TASK GOAL: In the records below, find each line containing the word "this" and copy it.

RECORDS TO USE:

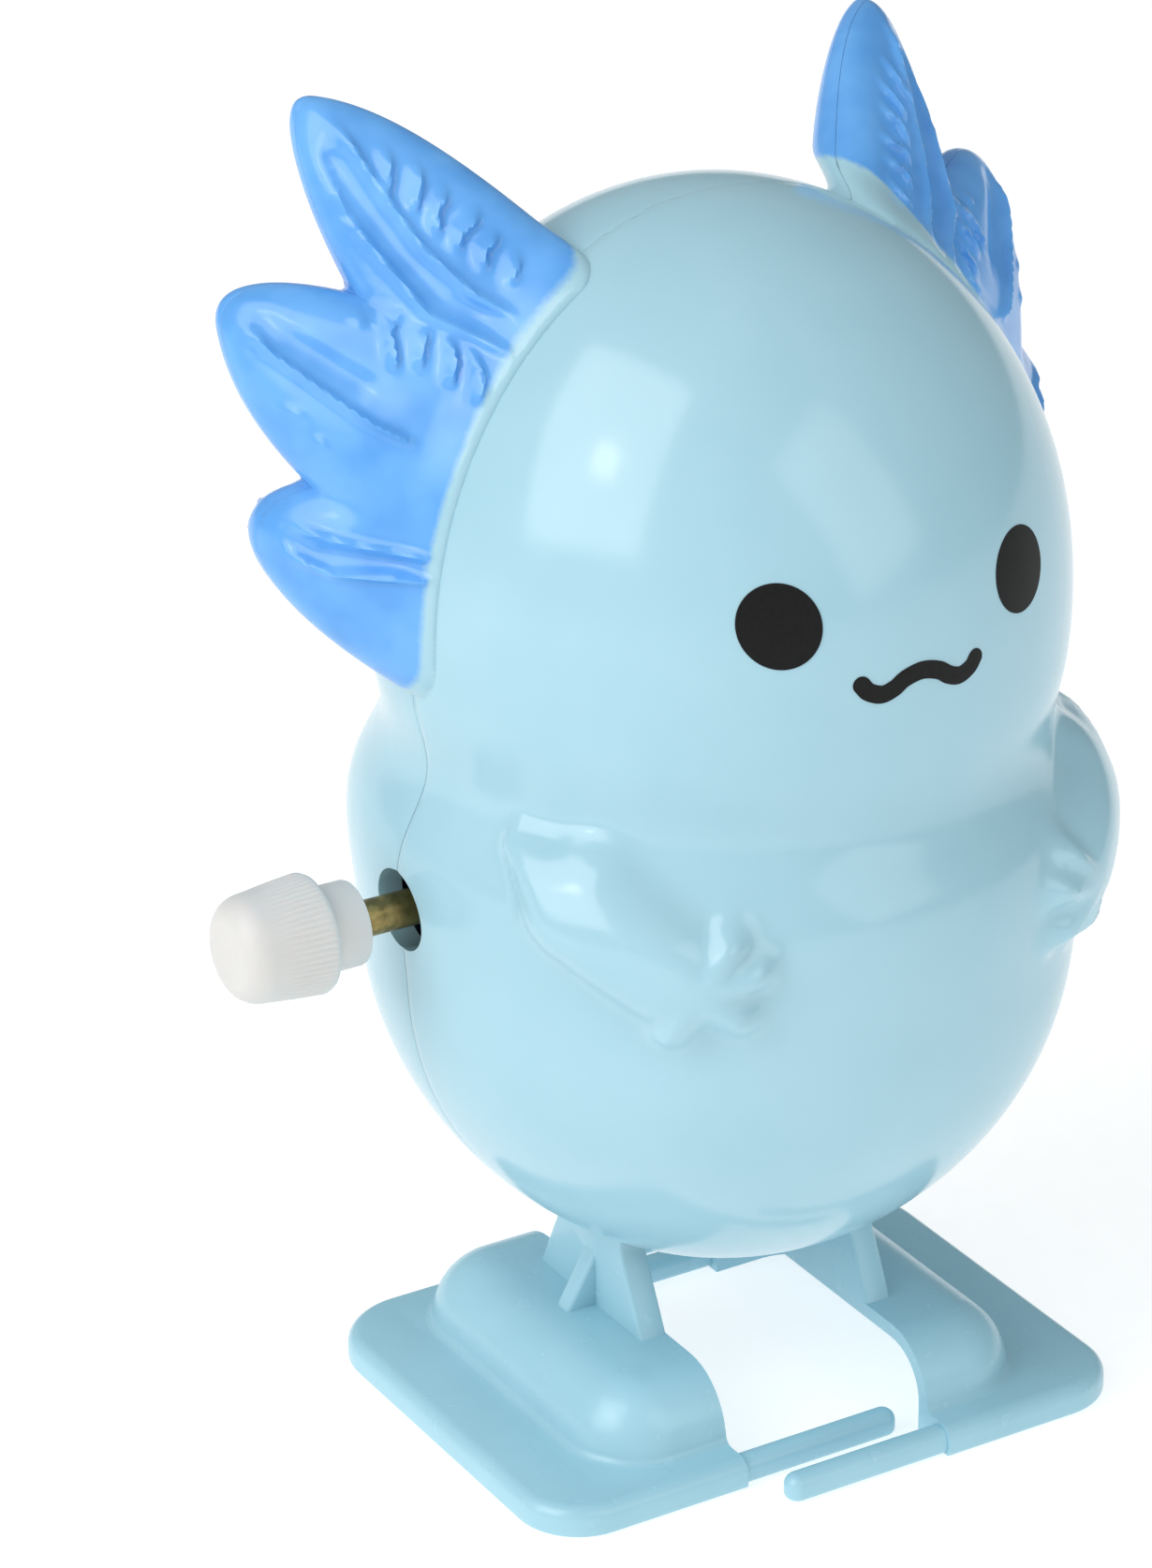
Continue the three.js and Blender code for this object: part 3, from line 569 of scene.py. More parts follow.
@dataclass(frozen=True)
class BodyForm:
    """The body's outside: a round head on an egg-shaped belly, creased at the waist, with a roll below."""

    head: Lobe = Lobe(59.0, 22.4, 25.5, 25.5, 2.0)
    belly: Lobe = Lobe(34.3, 23.2, 50.0, 23.0, 1.85)
    blend: float = 20.0
    crease_z: float = 49.5
    crease_depth: float = 0.75
    crease_spread: float = 3.2
    roll_z: float = 43.8
    roll_height: float = 1.25
    roll_above: float = 4.4
    roll_below: float = 6.0
    depth_ratio: float = 1.04
    bottom: float = 12.6
    wall: float = 1.7
    sweep_from: float = 50.0
    sweep_full: float = 55.0
    set_back_low: float = 0.5
    set_back_high: float = 2.0
    set_back_within: float = 2.0

    def half_width(self, z: np.ndarray, inset: float = 0.0) -> np.ndarray:
        """Half the body's width at each height.

        Args:
            z: The heights.
            inset: How far inside the outer surface.

        Returns:
            The half widths.
        """
        head = self.head.half_width_at(z, inset)
        belly = self.belly.half_width_at(z, inset)
        crease = self.crease_depth * np.exp(-(((z - self.crease_z) / self.crease_spread) ** 2))
        spread = np.where(z > self.roll_z, self.roll_above, self.roll_below)
        roll = self.roll_height * np.exp(-(((z - self.roll_z) / spread) ** 2))
        return (head**self.blend + belly**self.blend) ** (1 / self.blend) - crease + roll

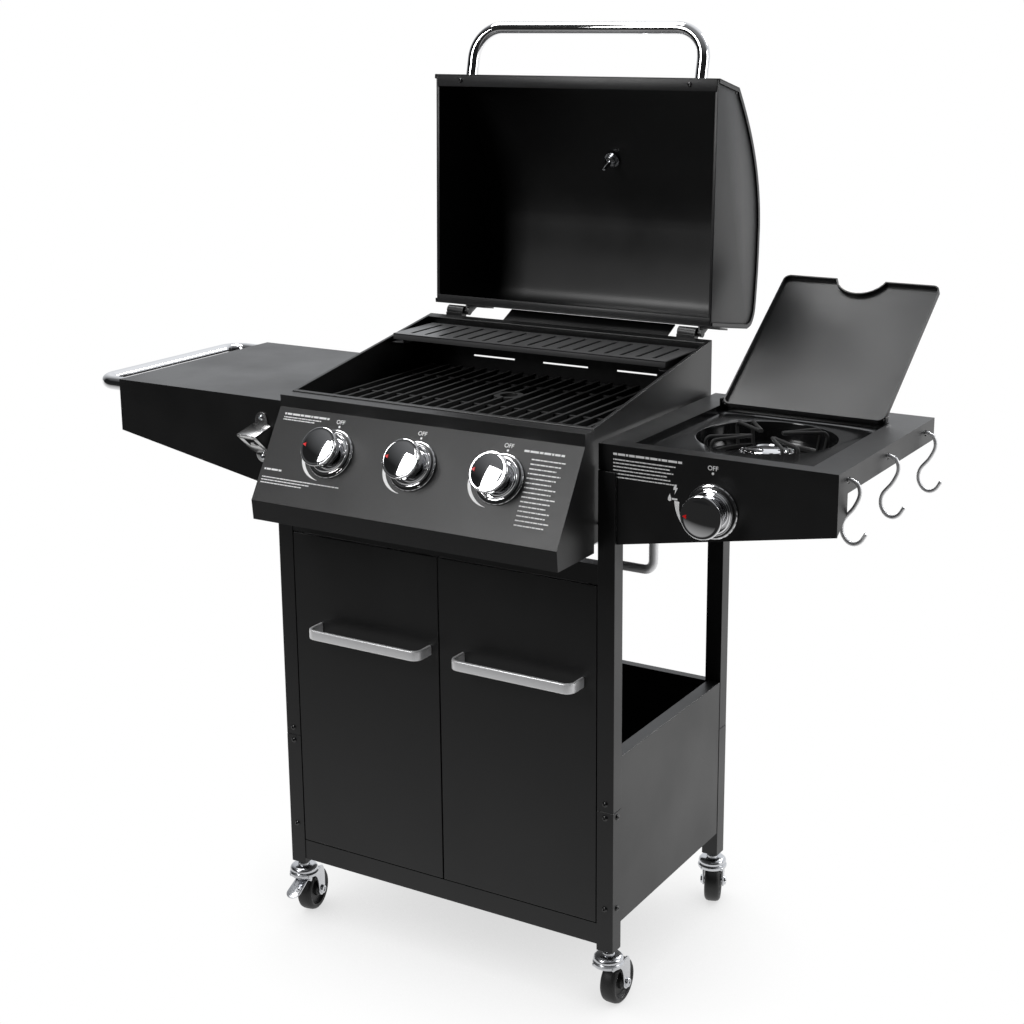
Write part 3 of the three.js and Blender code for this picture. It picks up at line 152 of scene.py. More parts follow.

PROBLEM SOLUTION:
Continue the three.js and Blender code for this object: part 3, from line 569 of scene.py. More parts follow.
Write part 3 of the three.js and Blender code for this picture. It picks up at line 152 of scene.py. More parts follow.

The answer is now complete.